The rear brakes on this are hydraulic and manual. The hydraulic part is all messed up so I disconnected it all and want to go just manual on the rear. I got it all put back together but doesn't seem to work to well, like not enough pressure. The manual says I should mark the casing before taking it apart which I didn't read until to late. Any ideas? I put new brake pads on.

Posted

The rear brake and front brake are hydraulic and work together from the the handlebar master cylinder. The rear brake also has a foot pedal that works the brake manually. I blocked the hydraulic line going to the rear and was just going to use it manually. It will stop the wheel when on jack stands but doesn't when on the road.
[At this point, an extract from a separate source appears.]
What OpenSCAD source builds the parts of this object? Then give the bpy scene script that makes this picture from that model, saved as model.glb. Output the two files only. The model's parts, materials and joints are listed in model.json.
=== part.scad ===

 The front brakes work fine like this but I also want the back one to work.

Posted

Yes I am positive..The handlebar lever controls both the two front disk brakes and the rear disk brake....There is also a foot lever that controls only the rear brake manually. I blocked the brake line going to the rear which would leave it  manual only..It works from foot pedal to lever on the rear caliper which turns and manually squeeze's the rear brake pads........................ It is a good system when working but my rear caliper was so messed up that I wanted to try this..........................The brake pads were worn so bad that it was the worst I've ever seen in 50 years................That being said would it be possible that the brake rotor would be so worn down that the caliper can't squeeze enough?

Posted

Wow ok I will take your word for it.

So if any set of caliper brakes wear down to a point that the brake material is gone from the pad then it’s metal on metal. Always a bad thing. 

This is a easy sign to spot because the damage to the rotor (disk) is very noticeable. It will have groves in it due to the rivers that hold the brake pad material to the steel portion of the pad, so if that rotor is wavy and has ruts in it then yes it’s possible. My guess is it would be about a quarter of an inch thick if it were good (Rotor). 
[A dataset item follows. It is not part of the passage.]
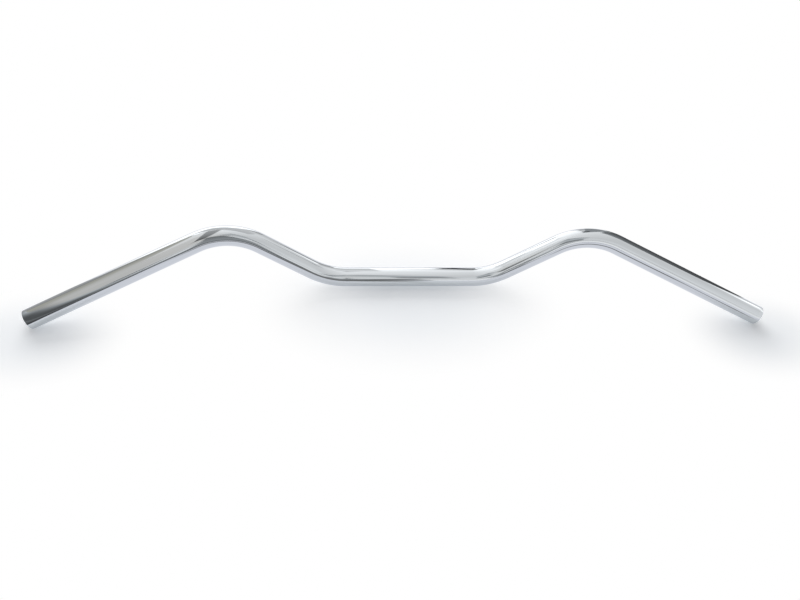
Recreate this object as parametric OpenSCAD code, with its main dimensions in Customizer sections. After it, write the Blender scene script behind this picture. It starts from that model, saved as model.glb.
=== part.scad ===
// Chromed tube handlebar, bent from one length of round steel tube.
// The bar lies as it rests on a flat surface: on its middle straight and on the
// lower edge of both ends. X runs along the bar to the right, Y points away from
// the rider and Z up. The origin is the centre of the middle straight.

/* [Tube] */
// outside diameter of the tube, a standard size for grips and levers
tube_od = 22.2; // [19:0.1:32]
// thickness of the tube wall
tube_wall = 1.6; // [1:0.1:3]
// small bevel on the outside edge of each cut end
end_bevel_out = 0.5; // [0.2:0.1:1]
// small bevel on the inside edge of each cut end
end_bevel_in = 0.4; // [0.2:0.1:1]

/* [Straights] */
// middle straight, from one lower bend to the other
middle_length = 147; // [100:1:180]
// straight for the grip and levers, from the upper bend to the cut end
grip_length = 188; // [130:1:240]

/* [Bends] */
// radius of every bend, measured to the middle of the tube
bend_radius = 75; // [50:1:95]
// how far each lower bend turns the tube
lower_bend = 32.203; // [20:0.001:45]
// how far each upper bend turns the tube
upper_bend = 54.234; // [40:0.001:70]
// direction the lower bend turns to, measured from straight forward up to vertical
lower_roll = 82.225; // [60:0.001:90]
// how far the tube is rolled about itself between the lower and the upper bend
upper_roll = 160.12; // [140:0.001:180]

/* [Hidden] */
// smoothness of round walls and of the sweep of each bend
$fn = 64;
steel = [0.80, 0.81, 0.83];
tube_r = tube_od / 2;
bore_r = tube_r - tube_wall;
middle_half = middle_length / 2;
// how far cutting shapes reach past what they cut, in millimetres and in degrees
past = 1;
past_angle = 8;

// The heights along one side. The rising straight gets the length that brings the
// lower edge of the cut end level with the underside of the middle straight.
// Each direction is the bend's own: along the tube, and the way the bend turns.
side_way = [0, cos(lower_roll), sin(lower_roll)];
rise_way = [cos(lower_bend), side_way[1] * sin(lower_bend), side_way[2] * sin(lower_bend)];
inward_way = [-sin(lower_bend), side_way[1] * cos(lower_bend), side_way[2] * cos(lower_bend)];
across_way = cross(rise_way, inward_way);
turn_way = inward_way * cos(upper_roll) + across_way * sin(upper_roll);
grip_way = rise_way * cos(upper_bend) + turn_way * sin(upper_bend);
// how high each bend and the grip straight climb, and how high the end must come out
lower_climb = bend_radius * (1 - cos(lower_bend)) * side_way[2];
upper_climb = bend_radius * (sin(upper_bend) * rise_way[2] + (1 - cos(upper_bend)) * turn_way[2]);
grip_climb = grip_length * grip_way[2];
end_height = tube_r * (norm([grip_way[0], grip_way[1]]) - 1);
rise_length = (end_height - lower_climb - upper_climb - grip_climb) / rise_way[2];

// places its children at the far end of a bend that starts at the origin along Z and
// turns toward X
module after_bend(angle) {
    translate([bend_radius, 0, 0]) rotate([0, angle, 0]) translate([-bend_radius, 0, 0])
        children();
}

// a round rod bent through the angle, with its far end cut square
module bent_rod(angle, r) {
    difference() {
        multmatrix([[-1, 0, 0, bend_radius], [0, 0, 1, 0], [0, 1, 0, 0], [0, 0, 0, 1]])
            rotate_extrude(angle = angle + past_angle) translate([bend_radius, 0]) circle(r);
        after_bend(angle) translate([-tube_od, -tube_od, 0])
            cube([2 * tube_od, 2 * tube_od, tube_od]);
    }
}

// one side of the bar as a rod: the lower bend, the rise, the upper bend and the grip
// straight, with a cone on the end that bevels the cut
module side_rod(r, last_length, last_cone, last_r) {
    multmatrix([[0, 0, 1, middle_half], [1, 0, 0, 0], [0, 1, 0, 0], [0, 0, 0, 1]])
        rotate([0, 0, lower_roll]) {
            bent_rod(lower_bend, r);
            after_bend(lower_bend) rotate([0, 0, upper_roll]) {
                cylinder(h = rise_length, r = r);
                translate([0, 0, rise_length]) {
                    bent_rod(upper_bend, r);
                    after_bend(upper_bend) {
                        cylinder(h = last_length, r = r);
                        translate([0, 0, last_length])
                            cylinder(h = last_cone, r1 = r, r2 = last_r);
                    }
                }
            }
        }
}

// the whole bent line as a rod
module rod(r, last_length, last_cone, last_r) {
    translate([-middle_half, 0, 0]) rotate([0, 90, 0]) cylinder(h = middle_length, r = r);
    side_rod(r, last_length, last_cone, last_r);
    mirror([1, 0, 0]) side_rod(r, last_length, last_cone, last_r);
}

// the bent tube: the outside shape less the bore that runs through it from end to end
module bar() {
    color(steel) difference() {
        rod(tube_r, grip_length - end_bevel_out, end_bevel_out, tube_r - end_bevel_out);
        rod(bore_r, grip_length - end_bevel_in, end_bevel_in + past, bore_r + end_bevel_in + past);
    }
}

bar();
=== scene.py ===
"""Looks of the bent tube handlebar: a dense mesh of the same tube, its chrome, floor, lights, camera."""

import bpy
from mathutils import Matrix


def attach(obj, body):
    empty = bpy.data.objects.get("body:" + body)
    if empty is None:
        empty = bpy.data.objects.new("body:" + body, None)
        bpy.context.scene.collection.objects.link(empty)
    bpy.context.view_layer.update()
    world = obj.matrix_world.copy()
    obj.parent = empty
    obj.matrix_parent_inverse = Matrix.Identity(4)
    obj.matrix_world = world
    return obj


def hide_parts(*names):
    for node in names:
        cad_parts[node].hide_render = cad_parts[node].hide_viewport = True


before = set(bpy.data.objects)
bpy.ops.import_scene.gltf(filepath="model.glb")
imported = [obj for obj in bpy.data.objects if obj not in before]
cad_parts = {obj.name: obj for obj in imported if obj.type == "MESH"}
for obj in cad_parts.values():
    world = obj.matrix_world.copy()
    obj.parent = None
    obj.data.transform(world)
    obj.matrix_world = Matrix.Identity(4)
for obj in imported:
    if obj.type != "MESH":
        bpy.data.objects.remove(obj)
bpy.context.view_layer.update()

import math
from collections import namedtuple

import bmesh
import bpy
from mathutils import Matrix, Vector

MM = 0.001
WHITE = (1.0, 1.0, 1.0)


def linked(name, data):
    """A new object for the data, in the scene."""
    obj = bpy.data.objects.new(name, data)
    bpy.context.scene.collection.objects.link(obj)
    return obj


# The tube, with the sizes of the part's source
TUBE_OD = 22.2 * MM
TUBE_WALL = 1.6 * MM
BEVEL_OUT = 0.5 * MM
BEVEL_IN = 0.4 * MM
MIDDLE_LENGTH = 147 * MM
GRIP_LENGTH = 188 * MM
BEND_RADIUS = 75 * MM
LOWER_BEND = math.radians(32.203)
UPPER_BEND = math.radians(54.234)
LOWER_ROLL = math.radians(82.225)
UPPER_ROLL = math.radians(160.12)

TUBE_R = TUBE_OD / 2
BORE_R = TUBE_R - TUBE_WALL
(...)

Did you put new pads on ? 

 

Posted

Yes I put new pads on and if I have it on jack stands they will stop the wheel but not if the bike is moving....The old pads were worn way past the rivets almost to what is left is paper thin and I can bend easily with my fingers. The rotors/disks are only about 1/8 thick and I wonder if that would cause the pads to not squeeze it enough....So you think the rotors should be about 1/4 thick , if so then that could be the problem. But then again the new pads should make up the difference...don't know.

Posted

I would agree but I don’t understand the system. It could be a matter of adjustment. I really have never heard of a rear brake system that is mechanical and also hydraulic? 
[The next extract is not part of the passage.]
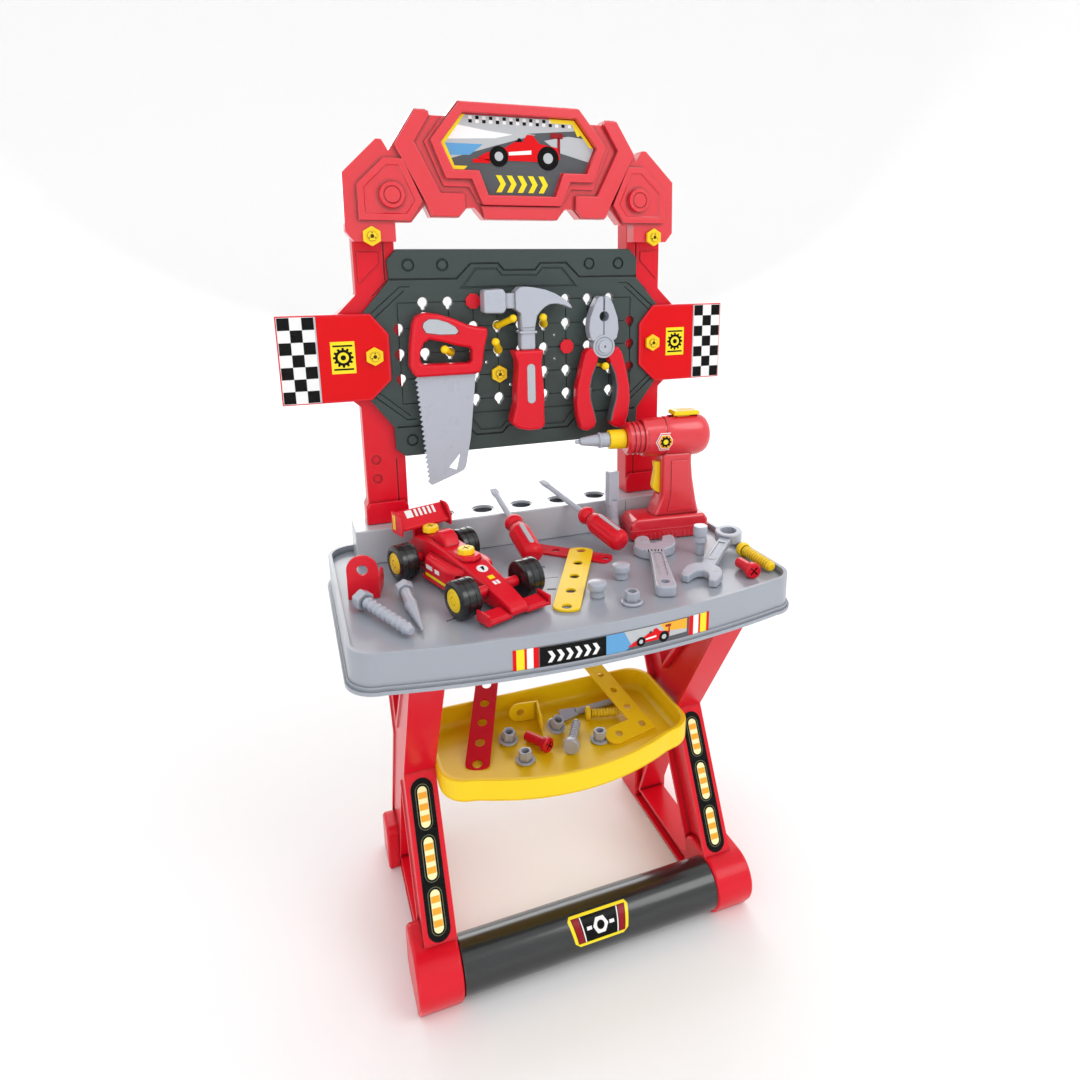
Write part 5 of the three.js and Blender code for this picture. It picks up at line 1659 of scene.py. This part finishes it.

Can you post a few pics of the rear caliper, the handlebars and what you did to block it off ? I’m kinda curious.  

Posted

Sorry can't post pics, not that saavy, but basically it's a block with four holes that have hydraulic lines coming out of it. One line to the handle/reservoir, one line to each front caliper, and one line to the rear caliper. ...I took the line to the rear out and I made a plug to go into the block....That left me with the front brakes working and now the back one should work manually but with new pads it doesn't seem to squeeze the rotor hard enough...  I only use this bike around my property and don't want to put any money into it.  I'm leaning towards the rotor is worn down to much so I'll try to find one.

Posted

I’m going to guess that it’s not properly bled out.   Whenever you do work or open up the fluid lines on a brake system it has to be bled.  So if there is a hose from the rear caliper to the brake pedal then you should be able to bleed the brakes pending there is a bleed out nipple on the caliper.  So is that bleeder on the caliper ? If so you can bleed it and prob solve your problem.   

Posted

The rear brake caliper no longer has a line running to it. I took it all out it has a mechanical lever that pushes the caliper out to engage the pads to the rotor... I guess if you never heard of or saw one then it would be hard to understand how it works.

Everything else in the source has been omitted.